## Provided material
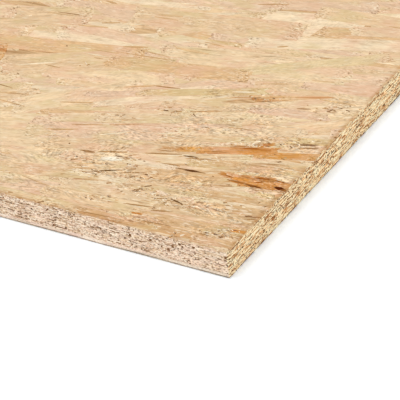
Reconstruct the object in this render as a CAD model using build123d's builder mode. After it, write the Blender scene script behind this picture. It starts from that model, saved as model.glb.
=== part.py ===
"""One full sheet of oriented strand board, as it comes off the press and the panel saw.

Long thin wood strands are laid in three layers and pressed with resin into one solid sheet: the strands of
both outer layers lie along the sheet, those of the middle layer across it. The saw cuts all four sides square
and opens the gaps that were left in the mat. A gap is a wedge: a strand ends blunt, and the strand that lies
over it bends down past that end until it touches the strand below.

Frame: origin in the middle of the underside, +X along the sheet, +Y across it, +Z up. Millimetres.
"""

import os
from dataclasses import dataclass
from math import sqrt

from build123d import *

# The sheet
sheet_length = 2440.0
sheet_width = 1220.0
sheet_thickness = 18.0
arris_wear = 0.4  # what stacking and handling take off each sharp arris

# The strands, which give the gaps their height and their place in the thickness
strand_thickness = 0.75
outer_layer = 3.0  # each outer layer is pressed tight and shows no open gap
strands_at_widest = 2.0  # the tallest gap ends this many strands at once

# The gaps along a sawn side
gap_spacing = 26.0  # from one gap to the next, on average
gap_length_least = 4.0
gap_length_most = 13.0
gap_depth = 6.0  # how far a gap runs in from the sawn face
corner_margin = 14.0  # strands near a corner are sawn off short, so no gap is left there
strand_sag = 0.3  # height of the bent strand at the middle of a gap, as a share of the blunt end

# Steps with no common measure, so that no two sizes of a gap repeat together along a side
SPACING_STEP = (sqrt(5.0) - 1.0) / 2.0
LENGTH_STEP = sqrt(2.0) - 1.0
HEIGHT_STEP = sqrt(3.0) - 1.0
LEVEL_STEP = sqrt(7.0) - 2.0
LEAN_STEP = sqrt(11.0) - 3.0


@dataclass
class Gap:
    """A wedge on a sawn side, placed along the side and up its height."""

    blunt_end: float
    tip: float
    level: float
    height: float


def scattered(index, step, least, most):
    """The index-th of a row of numbers spread evenly, but in no visible order, from least to most."""
    return least + (most - least) * ((index * step) % 1.0)


def gaps_along(side_length, first_index):
    """The gaps of one sawn side, from its left end to its right."""
    gaps = []
    place = corner_margin
    while place + gap_length_most <= side_length - corner_margin:
        index = first_index + len(gaps)
        length = scattered(index, LENGTH_STEP, gap_length_least, gap_length_most)
        height = scattered(index, HEIGHT_STEP, strand_thickness, strands_at_widest * strand_thickness)
        level = scattered(index, LEVEL_STEP, outer_layer, sheet_thickness - outer_layer - height)
        ends = (place, place + length)
        if scattered(index, LEAN_STEP, 0.0, 1.0) < 0.5:
            ends = (place + length, place)
        gaps.append(Gap(ends[0], ends[1], level, height))
        mean_length = (gap_length_least + gap_length_most) / 2.0
        place += length + scattered(index, SPACING_STEP, 0.0, 2.0 * (gap_spacing - mean_length))
    return gaps


# Each sawn side as a plane, seen from outside, with its origin at the lower left corner
front_side = Plane(origin=(-sheet_length / 2, -sheet_width / 2, 0), x_dir=(1, 0, 0), z_dir=(0, -1, 0))
right_side = Plane(origin=(sheet_length / 2, -sheet_width / 2, 0), x_dir=(0, 1, 0), z_dir=(1, 0, 0))
back_side = Plane(origin=(sheet_length / 2, sheet_width / 2, 0), x_dir=(-1, 0, 0), z_dir=(0, 1, 0))
left_side = Plane(origin=(-sheet_length / 2, sheet_width / 2, 0), x_dir=(0, -1, 0), z_dir=(-1, 0, 0))
sawn_sides = [
    (front_side, sheet_length),
    (right_side, sheet_width),
    (back_side, sheet_length),
    (left_side, sheet_width),
]

with BuildPart() as osb_panel:
    # the pressed and sawn sheet
    with BuildSketch(Plane.XY):
        Rectangle(sheet_length, sheet_width)
    extrude(amount=sheet_thickness)

    # the worn arrises, along both faces and down the four corners
    chamfer(osb_panel.edges(), length=arris_wear)

    # the gaps that the saw opened, one side after another
    gap_count = 0
    for side, side_length in sawn_sides:
        gaps = gaps_along(side_length, gap_count + 1)
        gap_count += len(gaps)
        with BuildSketch(side):
            for gap in gaps:
                middle = (gap.blunt_end + gap.tip) / 2.0
                with BuildLine():
                    cut_strand = Line((gap.blunt_end, gap.level), (gap.blunt_end, gap.level + gap.height))
                    ThreePointArc(
                        cut_strand @ 1, (middle, gap.level + strand_sag * gap.height), (gap.tip, gap.level)
                    )
                    Line((gap.tip, gap.level), cut_strand @ 0)
                make_face()
        extrude(amount=-gap_depth, mode=Mode.SUBTRACT)

osb_panel.part.label = "osb_panel"

os.makedirs("parts", exist_ok=True)
export_step(osb_panel.part, "parts/osb_panel.step")

print("gaps in the sawn sides:", gap_count)
print("volume in cubic metres:", round(osb_panel.part.volume / 1e9, 6))
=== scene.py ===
"""Looks of one full sheet of oriented strand board, lying on a white floor with one corner to the camera.

Everything is in metres and in the frame of the CAD part: origin in the middle of the underside, +X along
the sheet, +Y across it, +Z up. The sheet is made as the press makes it, from inside out: the mat, the strands
of both faces, and the sections that the saw leaves on the four sides.
"""

import math

import bmesh
import bpy
import numpy as np
from mathutils import Matrix, Vector


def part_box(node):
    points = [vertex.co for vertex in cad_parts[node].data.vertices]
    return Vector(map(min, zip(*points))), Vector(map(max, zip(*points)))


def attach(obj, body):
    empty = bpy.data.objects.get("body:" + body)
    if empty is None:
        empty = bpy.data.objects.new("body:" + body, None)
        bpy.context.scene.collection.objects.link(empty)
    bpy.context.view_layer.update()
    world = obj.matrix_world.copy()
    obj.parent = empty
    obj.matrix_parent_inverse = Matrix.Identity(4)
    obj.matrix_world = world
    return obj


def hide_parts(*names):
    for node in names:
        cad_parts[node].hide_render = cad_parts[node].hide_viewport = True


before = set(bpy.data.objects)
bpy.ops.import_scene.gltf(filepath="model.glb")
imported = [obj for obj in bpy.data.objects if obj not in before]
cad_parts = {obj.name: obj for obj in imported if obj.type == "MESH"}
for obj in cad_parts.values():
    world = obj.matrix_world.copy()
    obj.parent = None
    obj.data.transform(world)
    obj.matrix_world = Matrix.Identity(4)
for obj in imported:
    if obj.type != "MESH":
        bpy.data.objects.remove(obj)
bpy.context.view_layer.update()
sheet_low, sheet_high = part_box("osb_panel")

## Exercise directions
From the listing above, extract every line exactly as it stands.

## Written solution
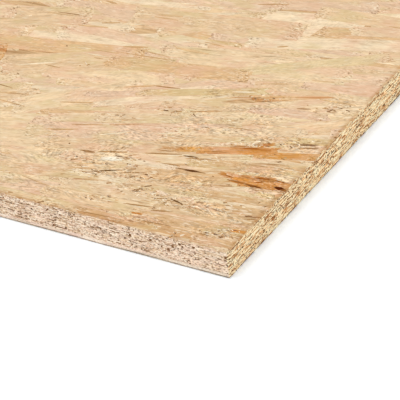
Reconstruct the object in this render as a CAD model using build123d's builder mode. After it, write the Blender scene script behind this picture. It starts from that model, saved as model.glb.
=== part.py ===
"""One full sheet of oriented strand board, as it comes off the press and the panel saw.

Long thin wood strands are laid in three layers and pressed with resin into one solid sheet: the strands of
both outer layers lie along the sheet, those of the middle layer across it. The saw cuts all four sides square
and opens the gaps that were left in the mat. A gap is a wedge: a strand ends blunt, and the strand that lies
over it bends down past that end until it touches the strand below.

Frame: origin in the middle of the underside, +X along the sheet, +Y across it, +Z up. Millimetres.
"""

import os
from dataclasses import dataclass
from math import sqrt

from build123d import *

# The sheet
sheet_length = 2440.0
sheet_width = 1220.0
sheet_thickness = 18.0
arris_wear = 0.4  # what stacking and handling take off each sharp arris

# The strands, which give the gaps their height and their place in the thickness
strand_thickness = 0.75
outer_layer = 3.0  # each outer layer is pressed tight and shows no open gap
strands_at_widest = 2.0  # the tallest gap ends this many strands at once

# The gaps along a sawn side
gap_spacing = 26.0  # from one gap to the next, on average
gap_length_least = 4.0
gap_length_most = 13.0
gap_depth = 6.0  # how far a gap runs in from the sawn face
corner_margin = 14.0  # strands near a corner are sawn off short, so no gap is left there
strand_sag = 0.3  # height of the bent strand at the middle of a gap, as a share of the blunt end

# Steps with no common measure, so that no two sizes of a gap repeat together along a side
SPACING_STEP = (sqrt(5.0) - 1.0) / 2.0
LENGTH_STEP = sqrt(2.0) - 1.0
HEIGHT_STEP = sqrt(3.0) - 1.0
LEVEL_STEP = sqrt(7.0) - 2.0
LEAN_STEP = sqrt(11.0) - 3.0


@dataclass
class Gap:
    """A wedge on a sawn side, placed along the side and up its height."""

    blunt_end: float
    tip: float
    level: float
    height: float


def scattered(index, step, least, most):
    """The index-th of a row of numbers spread evenly, but in no visible order, from least to most."""
    return least + (most - least) * ((index * step) % 1.0)


def gaps_along(side_length, first_index):
    """The gaps of one sawn side, from its left end to its right."""
    gaps = []
    place = corner_margin
    while place + gap_length_most <= side_length - corner_margin:
        index = first_index + len(gaps)
        length = scattered(index, LENGTH_STEP, gap_length_least, gap_length_most)
        height = scattered(index, HEIGHT_STEP, strand_thickness, strands_at_widest * strand_thickness)
        level = scattered(index, LEVEL_STEP, outer_layer, sheet_thickness - outer_layer - height)
        ends = (place, place + length)
        if scattered(index, LEAN_STEP, 0.0, 1.0) < 0.5:
            ends = (place + length, place)
        gaps.append(Gap(ends[0], ends[1], level, height))
        mean_length = (gap_length_least + gap_length_most) / 2.0
        place += length + scattered(index, SPACING_STEP, 0.0, 2.0 * (gap_spacing - mean_length))
    return gaps


# Each sawn side as a plane, seen from outside, with its origin at the lower left corner
front_side = Plane(origin=(-sheet_length / 2, -sheet_width / 2, 0), x_dir=(1, 0, 0), z_dir=(0, -1, 0))
right_side = Plane(origin=(sheet_length / 2, -sheet_width / 2, 0), x_dir=(0, 1, 0), z_dir=(1, 0, 0))
back_side = Plane(origin=(sheet_length / 2, sheet_width / 2, 0), x_dir=(-1, 0, 0), z_dir=(0, 1, 0))
left_side = Plane(origin=(-sheet_length / 2, sheet_width / 2, 0), x_dir=(0, -1, 0), z_dir=(-1, 0, 0))
sawn_sides = [
    (front_side, sheet_length),
    (right_side, sheet_width),
    (back_side, sheet_length),
    (left_side, sheet_width),
]

with BuildPart() as osb_panel:
    # the pressed and sawn sheet
    with BuildSketch(Plane.XY):
        Rectangle(sheet_length, sheet_width)
    extrude(amount=sheet_thickness)

    # the worn arrises, along both faces and down the four corners
    chamfer(osb_panel.edges(), length=arris_wear)

    # the gaps that the saw opened, one side after another
    gap_count = 0
    for side, side_length in sawn_sides:
        gaps = gaps_along(side_length, gap_count + 1)
        gap_count += len(gaps)
        with BuildSketch(side):
            for gap in gaps:
                middle = (gap.blunt_end + gap.tip) / 2.0
                with BuildLine():
                    cut_strand = Line((gap.blunt_end, gap.level), (gap.blunt_end, gap.level + gap.height))
                    ThreePointArc(
                        cut_strand @ 1, (middle, gap.level + strand_sag * gap.height), (gap.tip, gap.level)
                    )
                    Line((gap.tip, gap.level), cut_strand @ 0)
                make_face()
        extrude(amount=-gap_depth, mode=Mode.SUBTRACT)

osb_panel.part.label = "osb_panel"

os.makedirs("parts", exist_ok=True)
export_step(osb_panel.part, "parts/osb_panel.step")

print("gaps in the sawn sides:", gap_count)
print("volume in cubic metres:", round(osb_panel.part.volume / 1e9, 6))
=== scene.py ===
"""Looks of one full sheet of oriented strand board, lying on a white floor with one corner to the camera.

Everything is in metres and in the frame of the CAD part: origin in the middle of the underside, +X along
the sheet, +Y across it, +Z up. The sheet is made as the press makes it, from inside out: the mat, the strands
of both faces, and the sections that the saw leaves on the four sides.
"""

import math

import bmesh
import bpy
import numpy as np
from mathutils import Matrix, Vector


def part_box(node):
    points = [vertex.co for vertex in cad_parts[node].data.vertices]
    return Vector(map(min, zip(*points))), Vector(map(max, zip(*points)))


def attach(obj, body):
    empty = bpy.data.objects.get("body:" + body)
    if empty is None:
        empty = bpy.data.objects.new("body:" + body, None)
        bpy.context.scene.collection.objects.link(empty)
    bpy.context.view_layer.update()
    world = obj.matrix_world.copy()
    obj.parent = empty
    obj.matrix_parent_inverse = Matrix.Identity(4)
    obj.matrix_world = world
    return obj


def hide_parts(*names):
    for node in names:
        cad_parts[node].hide_render = cad_parts[node].hide_viewport = True


before = set(bpy.data.objects)
bpy.ops.import_scene.gltf(filepath="model.glb")
imported = [obj for obj in bpy.data.objects if obj not in before]
cad_parts = {obj.name: obj for obj in imported if obj.type == "MESH"}
for obj in cad_parts.values():
    world = obj.matrix_world.copy()
    obj.parent = None
    obj.data.transform(world)
    obj.matrix_world = Matrix.Identity(4)
for obj in imported:
    if obj.type != "MESH":
        bpy.data.objects.remove(obj)
bpy.context.view_layer.update()
sheet_low, sheet_high = part_box("osb_panel")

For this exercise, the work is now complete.